Jacob Bridgeman impressed with fourth place in the Sony Open to make it five top-fives in the last 12 months, evidence of how good his A-game is. That A-game stems from elite putting, hardly the worst profile when at least 20-under is going to be necessary, and his wedge stats last year were largely solid, so with form figures of 39-21 in this he's an interesting one.
He has not yet produced successive good weeks though and has only once been legitimately in the mix, four of these high finishes having come from the clouds. Perhaps he's one to keep in mind if entering Sunday on the fringes of the top 10, although as touched upon this isn't necessarily the right event for a come-from-behind winner.
Alex Smalley has a strong record in this and spent some time at both Sawgrass and PGA West in the off-season, but his ball-striking was very poor over the final three rounds of the Sony Open and I'll side with major champion BRIAN HARMAN instead.
Form figures of MC-61 either side of Christmas are hardly inspiring but we were on when he flushed it early doors at the RSM Classic but couldn't get a putt to drop, a frustrating end to a promising autumn in which he'd contended for the DP World India Championship after a strong FedExCup Playoffs.

Before this he'd been 10th as defending champion in the Open, eighth in a Signature Event at Dye's River Highlands, third in another at Dye's Harbour Town, and won the Texas Open, so it was a successful season even if he wasn't as consistent as he'd have liked to be.
Harman by the way was 25/1 for the RSM, challenging for favouritism with Si Woo Kim, Harris English and Michael Thorbjornsen, who are all half the price he is here in the AmEx. Only Kim has a better record in it and it seems to be a pretty dramatic overreaction to shove him this far down the market.
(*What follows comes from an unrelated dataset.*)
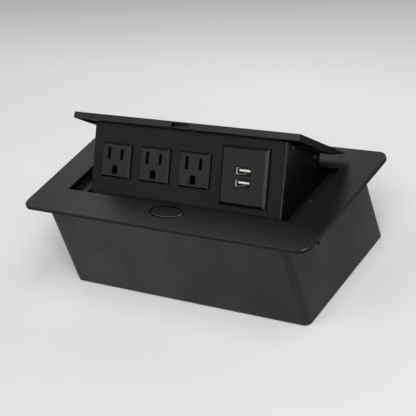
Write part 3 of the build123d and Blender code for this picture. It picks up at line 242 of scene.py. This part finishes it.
def coated(name, look):
    # paint, powder coat or moulding: grain, drift, worn edges (on the screws and the button also a painted highlight),
    # sides with colours of their own (painted highlight and shade) and a little dust
    material, tree, shader = newMaterial(name)
    grain = groupNode(tree, coatGrain, {"Scale": look["grainScale"], "Drift Scale": look["driftScale"]})
    wear = groupNode(
        tree, edgeWearAndSheen,
        {"Radius": look["edgeRadius"], "Breakup": look["wearBreakup"], "Amount": look["wear"]},
    )
    dust = groupNode(tree, settledDust, {"Patch Scale": look["dustScale"], "Amount": look["dust"]})
    dark = tuple(c * look["fleckDark"] for c in look["colour"]) + (1.0,)
    pale = tuple(c * look["fleckPale"] for c in look["colour"]) + (1.0,)
    ground = mixColour(tree, spread(tree, grain.outputs["Fleck"], 0.0, 1.0), dark, pale)
    drift = tuple(c * look["driftPale"] for c in look["colour"]) + (1.0,)
    ground = mixColour(tree, spread(tree, grain.outputs["Drift"], 0.0, 0.5), ground, drift)
    gloss = spread(tree, grain.outputs["Fleck"], look["roughness"] - look["roughSpread"], look["roughness"])
    tired = addNode(
        tree, "ShaderNodeMath", {0: gloss, 1: spread(tree, grain.outputs["Drift"], 0.0, look["roughSpread"])},
        operation="ADD", use_clamp=True,
    )
    metal = look.get("metallic", 0.0)
    if look.get("cloud"):
        metal = spread(tree, grain.outputs["Drift"], 0.0, look["cloud"], 0.4, 0.62)
    ground, gloss, metal = sided(tree, look, ground, tired.outputs[0], metal)
    ground = mixColour(tree, wear.outputs["Mask"], ground, (*look["wornColour"], 1.0))
    ground = mixColour(tree, dust.outputs["Mask"], ground, (*look["dustColour"], 1.0))
    tree.links.new(ground, shader.inputs["Base Color"])
    tree.links.new(gloss, shader.inputs["Roughness"])
    feed(tree, shader, "Metallic", metal)
    bump = addNode(
        tree, "ShaderNodeBump",
        {
            "Height": grain.outputs["Height"], "Strength": look["grainStrength"],
            "Distance": look["grainDepth"], "Normal": wear.outputs["Normal"],
        },
    )
    tree.links.new(bump.outputs[0], shader.inputs["Normal"])
    shader.inputs["Specular IOR Level"].default_value = look.get("specular", 0.5)
    return material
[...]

Last week's modest return in the Sony is presumably the reason but that pipe-opener for a veteran like him doesn't feel like anything to worry about, and with such a strong bank of form on Dye courses including the one here at PGA West, he's too big a price to ignore.
Harman has been third in this twice, also eighth, 11th and 20th, and on six of his 12 appearances has been inside the top 25 at halfway as all champions here are. It's hard to be sure of the state of his game but we'll learn much more this week and at three-figure prices, a player who is still around 50th in the DataGolf rankings has been dismissed too lightly.
But let's end with an important reminder: this is golf's equivalent of a crapshoot. My advice is if you fancy a 300/1 shot, back them. If you can't see past the 3/1 favourite, just sit it out.